● **EXERCISE TASK**: Copy out exactly each line from the line with "bpy.context.scene.collection.objects.link(empty)" through the last line of the material below.

● **COLLECTED DATA**:
####

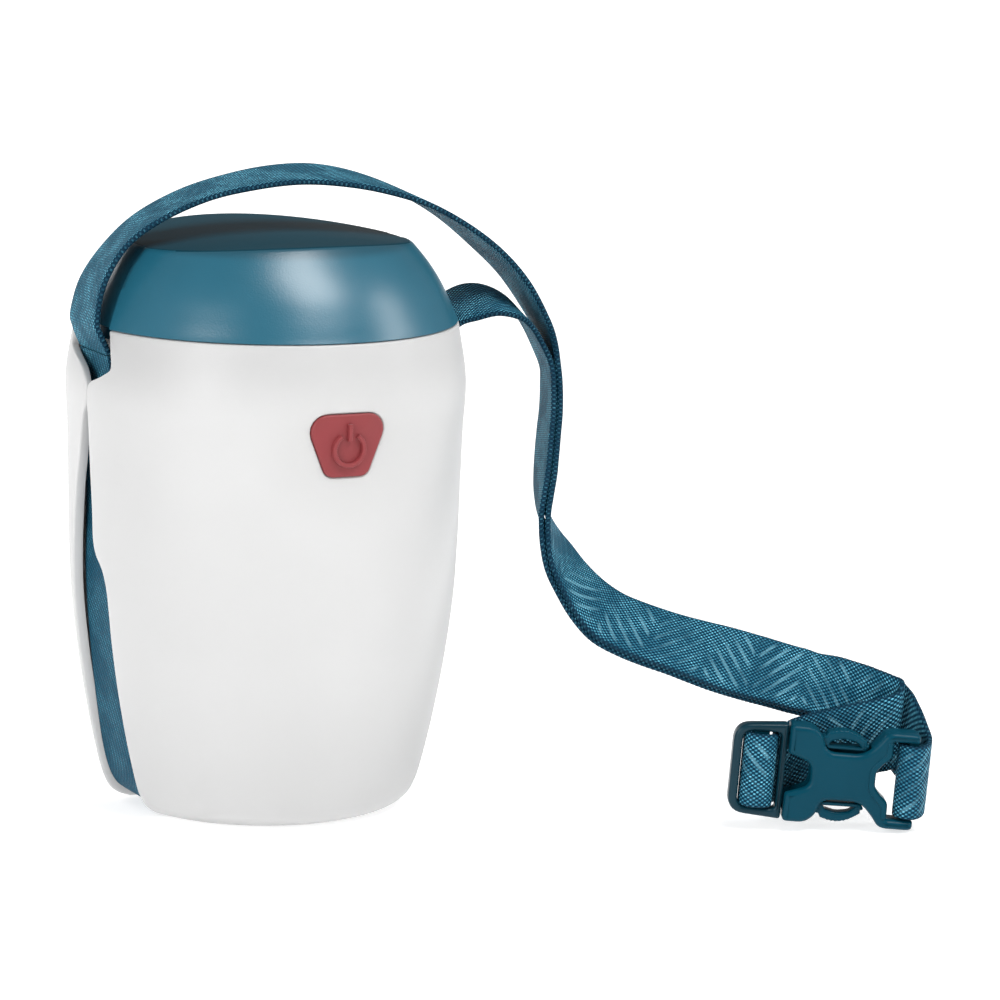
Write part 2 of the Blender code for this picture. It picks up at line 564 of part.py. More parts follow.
def light_core():
    """Translucent inner tube that carries the electronics, closed at its foot."""
    heights = [CORE_BOTTOM_Z + 4.0] + [z for z, _ in BODY_PROFILE if 10 < z < CORE_TOP_Z] + [CORE_TOP_Z]
    outline = [(0.0, CORE_BOTTOM_Z), (22.5, CORE_BOTTOM_Z)]
    outline += [(body_radius(z) - CORE_INSET, z) for z in heights]
    outline += [(body_radius(z) - CORE_INSET - CORE_WALL, z) for z in reversed(heights)]
    outline += [(21.5, CORE_BOTTOM_Z + CORE_WALL), (0.0, CORE_BOTTOM_Z + CORE_WALL)]
    core = turned("light_core", outline)
    window = CORE_WINDOW_HALF
    cut(core, box("switch_window", (-window, -45.0, BUTTON_Z - window), (window, -25.0, BUTTON_Z + window)))
    half_x = SOCKET_SIZE[0] / 2 + GAP
    half_z = SOCKET_SIZE[2] / 2 + GAP
    cut(core, box("socket_window", (-half_x, 24.0, SOCKET_Z - half_z), (half_x, 40.0, SOCKET_Z + half_z)))
    for x, y in base_screw_places():
        join(core, prism("boss", disc_outline(2.8, (x, y), 16), CORE_BOTTOM_Z, 9.0, along_z))
        cut(core, prism("boss_hole", disc_outline(1.4, (x, y), 16), CORE_BOTTOM_Z - 1.0, 8.0, along_z))
    return paint(core, "core_plastic")


def screw(name, place, head, shank):
    """A screw standing at place; head and shank are (low z, high z, radius)."""
    made = prism(name, disc_outline(head[2], place, 20), head[0], head[1], along_z, "steel")
    return join(made, prism("shank", disc_outline(shank[2], place, 16), shank[0], shank[1], along_z))


def screws():
    for number, (x, y) in enumerate(base_screw_places(), start=1):
        made = screw(f"base_screw_{number}", (x, y), (0.3, 1.0, 2.35), (0.9, 7.4, 1.05))
        cut(made, box("drive_slot", (x - 1.6, y - 0.3, 0.0), (x + 1.6, y + 0.3, 0.6)))
    for number, place in enumerate(cap_screw_places(), start=1):
        screw(f"cap_screw_{number}", place, (88.2, 89.7, 2.4), (89.5, 101.0, 1.3))


def led_board():
    board = prism("led_board", disc_outline(30.6, count=48), LED_BOARD_Z, LED_BOARD_Z + 1.4, along_z,
                  "circuit_board")
    for x, y in cap_screw_places():
        cut(board, prism("hole", disc_outline(1.7, (x, y), 16), 88.0, 94.0, along_z))
    return board


def leds():
    for k in range(LED_COUNT):
        angle = 2 * math.pi * (k + 0.5) / LED_COUNT
        x = LED_RING_RADIUS * math.cos(angle)
        y = LED_RING_RADIUS * math.sin(angle)
        half = LED_SIZE / 2
        box(f"led_{k + 1}", (x - half, y - half, LED_BOARD_Z - 1.2),
            (x + half, y + half, LED_BOARD_Z - GAP), "led")


def electronics():
    box("control_board", (-8.0, -29.9, 66.0), (8.0, -28.7, 88.0), "circuit_board")
    switch = box("power_switch", (-3.0, -32.4, BUTTON_Z - 3.0), (3.0, -30.2, BUTTON_Z + 3.0),
                 "switch_plastic")
    join(switch, prism("plunger", disc_outline(1.6, (0.0, BUTTON_Z), 16), -33.6, -32.0, along_y))
    box("charge_board", (-8.0, 12.0, SOCKET_Z - 3.2), (8.0, 25.4, SOCKET_Z - 2.0), "circuit_board")
    half_x = SOCKET_SIZE[0] / 2
    half_z = SOCKET_SIZE[2] / 2
    inner_y = SOCKET_OUTER_Y - SOCKET_SIZE[1]
    socket = box("charge_socket", (-half_x, inner_y, SOCKET_Z - half_z),
                 (half_x, SOCKET_OUTER_Y, SOCKET_Z + half_z), "steel")
    cut(socket, box("socket_mouth", (-half_x + 0.5, inner_y + 1.5, SOCKET_Z - half_z + 0.5),
                    (half_x - 0.5, SOCKET_OUTER_Y + 5.0, SOCKET_Z + half_z - 0.5)))
    return socket


def power_cell():
    holder = turned("cell_holder", [(0.0, 5.0), (HOLDER_OUTER_RADIUS, 5.0), (HOLDER_OUTER_RADIUS, 78.5),
                                    (HOLDER_INNER_RADIUS, 78.5), (HOLDER_INNER_RADIUS, 8.0), (0.0, 8.0)],
                    "core_plastic", 32)
    turned("battery_cell", [(0.0, CELL_BOTTOM_Z), (CELL_RADIUS, CELL_BOTTOM_Z), (CELL_RADIUS, CELL_TOP_Z),
                            (4.0, CELL_TOP_Z), (4.0, CELL_TOP_Z + 1.0), (0.0, CELL_TOP_Z + 1.0)],
           "cell_wrap", 32)
    turned("cell_contact_lower", [(0.0, 8.3), (7.0, 8.3), (7.0, 8.9), (3.0, 10.7), (0.0, 10.7)],
           "steel", 24)
    turned("cell_contact_upper", [(0.0, 77.3), (6.0, 77.3), (6.0, 78.0), (0.0, 78.0)], "steel", 24)
    return holder


def charge_flap():
    """Rubber flap flush with the shell; its hinge line is the top edge of its outer face."""
    flap = keep(shell_layer("charge_flap", FLAP_PROUD, -FLAP_DEPTH, 12.0, 32.0),
                prism("flap_region", rounded_outline(flap_corners(0.0)), 20.0, 50.0, along_y))
    hinge_z = SOCKET_Z + FLAP_HALF_HEIGHT
    return move_origin(paint(flap, "silicone_white"), (0.0, body_radius(hinge_z) + FLAP_PROUD, hinge_z))


# ---- buckle -------------------------------------------------------------------------------------
def buckle_axes():
    yaw = math.radians(BUCKLE_YAW)
    roll = math.radians(BUCKLE_ROLL)
    right = Vector((math.cos(yaw), -math.sin(yaw), 0.0))
    up = Vector((0.0, 0.0, 1.0))
    front = Vector((-math.sin(yaw), -math.cos(yaw), 0.0))
    return right * math.cos(roll) - up * math.sin(roll), right * math.sin(roll) + up * math.cos(roll), front


def buckle_direction(a, b, c):
    along, across, front = buckle_axes()
    return along * a + across * b + front * c


def buckle_place(a, b, c):
    return Vector(BUCKLE_ORIGIN) + buckle_direction(a, b, c)


def mirrored(outline):
    """An outline given for positive b, closed by its mirror image."""
    return list(outline) + [(a, -b) for a, b in reversed(outline)]


def buckle_box(name, low_a, high_a, half_b, low_c, high_c):
    outline = ((low_a, -half_b), (high_a, -half_b), (high_a, half_b), (low_a, half_b))
    return prism(name, outline, low_c, high_c, buckle_place)


def add_bar(body, span):
    """The bar the webbing wraps round, reaching a little into the sides of its opening."""
    half = BAR_HALF_THICKNESS
    join(body, buckle_box("bar", span[0], span[1], STRAP_OPENING_HALF + 0.6, -half, half))


def buckle_female():
    half = FEMALE_HALF_THICKNESS
    outline = mirrored(FEMALE_OUTLINE)
    outline += [(a, -b) for a, b in FEMALE_NOTCH] + list(reversed(FEMALE_NOTCH))
    body = prism("buckle_female", outline, -half, half, buckle_place)
    cut(body, prism("slot", mirrored(FEMALE_SLOT), -5.0, 5.0, buckle_place))
    low_a, high_a, half_b, half_c = FEMALE_CAVITY
    cut(body, buckle_box("cavity", low_a, high_a, half_b, -half_c, half_c))
    add_bar(body, FEMALE_BAR)
    return paint(body, "buckle_plastic")


def buckle_male():
    half = MALE_HALF_THICKNESS
    body = prism("buckle_male", mirrored(MALE_OUTLINE), -half, half, buckle_place)
    cut(body, buckle_box("opening", MALE_OPENING[0], MALE_OPENING[1], STRAP_OPENING_HALF, -5.0, 5.0))
    add_bar(body, MALE_BAR)
    return paint(body, "buckle_plastic")


def buckle_arm(name, side):
    half = ARM_HALF_THICKNESS
    arm = prism(name, [(a, side * b) for a, b in ARM_OUTLINE], -half, half, buckle_place)
    cut(arm, prism("slit", [(a, side * b) for a, b in ARM_SLIT], -5.0, 5.0, buckle_place))
    return move_origin(paint(arm, "buckle_plastic"), buckle_place(ARM_PIVOT[0], side * ARM_PIVOT[1], 0.0))


# ---- strap --------------------------------------------------------------------------------------
def strap_frames(rows):
    """Centres, width directions, face directions and half widths along rows of six numbers."""
    centres = rows[:, :3]
    tangents = np.gradient(centres, axis=0)
    tangents /= np.linalg.norm(tangents, axis=1)[:, None]
    across = rows[:, 3:] / np.linalg.norm(rows[:, 3:], axis=1)[:, None]
    facing = np.cross(across, tangents)
    squareness = np.linalg.norm(facing, axis=1)
    return centres, across, facing / squareness[:, None], STRAP_WIDTH / 2 / squareness


def ribbon(name, rows):
    """A flat webbing solid along rows of centre point and width direction (six numbers each)."""
    vertices = []
    for centre, width, normal, half in zip(*strap_frames(rows)):
        for u, v in ((-1, -1), (1, -1), (1, 1), (-1, 1)):
            vertices.append(tuple(centre + width * u * half + normal * v * STRAP_THICKNESS / 2))
    faces = [(0, 1, 2, 3), tuple(range(len(vertices) - 1, len(vertices) - 5, -1))]
    for k in range(len(rows) - 1):
        for i in range(4):
            start = 4 * k + i
            following = 4 * k + (i + 1) % 4
            faces.append((start, start + 4, following + 4, following))
    return solid(name, vertices, faces, "webbing")


def offset_rows(rows, distance):
    """Rows moved along the webbing's own face direction."""
    centres, _, facing, _ = strap_frames(rows)
    return np.column_stack([centres + facing * distance, rows[:, 3:]])


def flat_rows(route):
    return [tuple(point) + tuple(width) for point, width in route]


def buckle_rows(route):
    return [tuple(buckle_place(*point)) + tuple(buckle_direction(*width)) for point, width in route]


def straps():
    left = flat_rows(BODY_RUN_LEFT)
    right = [(-x, y, z, wx, wy, wz) for x, y, z, wx, wy, wz in reversed(left)]
    ribbon("strap_body_run", smooth_path(left + right, 76))
    pair = smooth_path(flat_rows(PAIR_ROUTE), 22)
    outer = [tuple(row) for row in offset_rows(pair, PAIR_HALF_SPACING)]
    inner = [tuple(row) for row in offset_rows(pair, -PAIR_HALF_SPACING)]
    ribbon("strap_arch_leg", smooth_path(flat_rows(ARCH_ROUTE) + outer + buckle_rows(ARCH_END_ROUTE), 290))
    short = flat_rows(SHORT_ROUTE) + inner + buckle_rows(SHORT_END_ROUTE)
    ribbon("strap_short_leg", smooth_path(short, 200))


def build():
    clear_scene()
    front_diffuser()
    rear_diffuser()
    top_cap()
    cap_gasket()
    power_button()
    light_core()
    led_board()
    leds()
    electronics()
    power_cell()
    charge_flap()
    screws()
    buckle_female()
    buckle_male()
    buckle_arm("buckle_arm_upper", 1)
    buckle_arm("buckle_arm_lower", -1)
    straps()
    for item in bpy.data.objects:
        item.data.shade_smooth()
        item.data.set_sharp_from_angle(angle=math.radians(35.0))


build()
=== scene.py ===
"""Camping lantern with a webbing strap and buckle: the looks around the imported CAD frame.

Working lengths are in millimetres and become metres in put(). +Z is up and the button faces -Y.
"""
import json
import math

import bmesh
import bpy
import numpy as np
from mathutils import Matrix, Vector


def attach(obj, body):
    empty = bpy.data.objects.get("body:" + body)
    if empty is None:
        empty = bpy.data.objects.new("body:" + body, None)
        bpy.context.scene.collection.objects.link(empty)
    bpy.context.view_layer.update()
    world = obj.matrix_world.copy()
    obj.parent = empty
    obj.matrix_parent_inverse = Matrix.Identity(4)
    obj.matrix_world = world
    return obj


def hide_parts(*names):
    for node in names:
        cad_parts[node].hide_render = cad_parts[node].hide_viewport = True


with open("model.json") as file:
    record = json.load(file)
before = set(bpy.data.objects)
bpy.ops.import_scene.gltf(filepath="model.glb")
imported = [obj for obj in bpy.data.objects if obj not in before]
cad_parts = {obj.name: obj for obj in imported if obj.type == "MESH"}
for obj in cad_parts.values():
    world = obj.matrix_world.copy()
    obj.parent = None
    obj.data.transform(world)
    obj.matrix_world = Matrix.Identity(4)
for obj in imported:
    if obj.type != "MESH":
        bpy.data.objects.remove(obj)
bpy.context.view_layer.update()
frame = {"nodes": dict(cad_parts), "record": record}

MM = 0.001
LANTERN = "lantern"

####

● **RESULT OF THE EXERCISE**:
        bpy.context.scene.collection.objects.link(empty)
    bpy.context.view_layer.update()
    world = obj.matrix_world.copy()
    obj.parent = empty
    obj.matrix_parent_inverse = Matrix.Identity(4)
    obj.matrix_world = world
    return obj


def hide_parts(*names):
    for node in names:
        cad_parts[node].hide_render = cad_parts[node].hide_viewport = True


with open("model.json") as file:
    record = json.load(file)
before = set(bpy.data.objects)
bpy.ops.import_scene.gltf(filepath="model.glb")
imported = [obj for obj in bpy.data.objects if obj not in before]
cad_parts = {obj.name: obj for obj in imported if obj.type == "MESH"}
for obj in cad_parts.values():
    world = obj.matrix_world.copy()
    obj.parent = None
    obj.data.transform(world)
    obj.matrix_world = Matrix.Identity(4)
for obj in imported:
    if obj.type != "MESH":
        bpy.data.objects.remove(obj)
bpy.context.view_layer.update()
frame = {"nodes": dict(cad_parts), "record": record}

MM = 0.001
LANTERN = "lantern"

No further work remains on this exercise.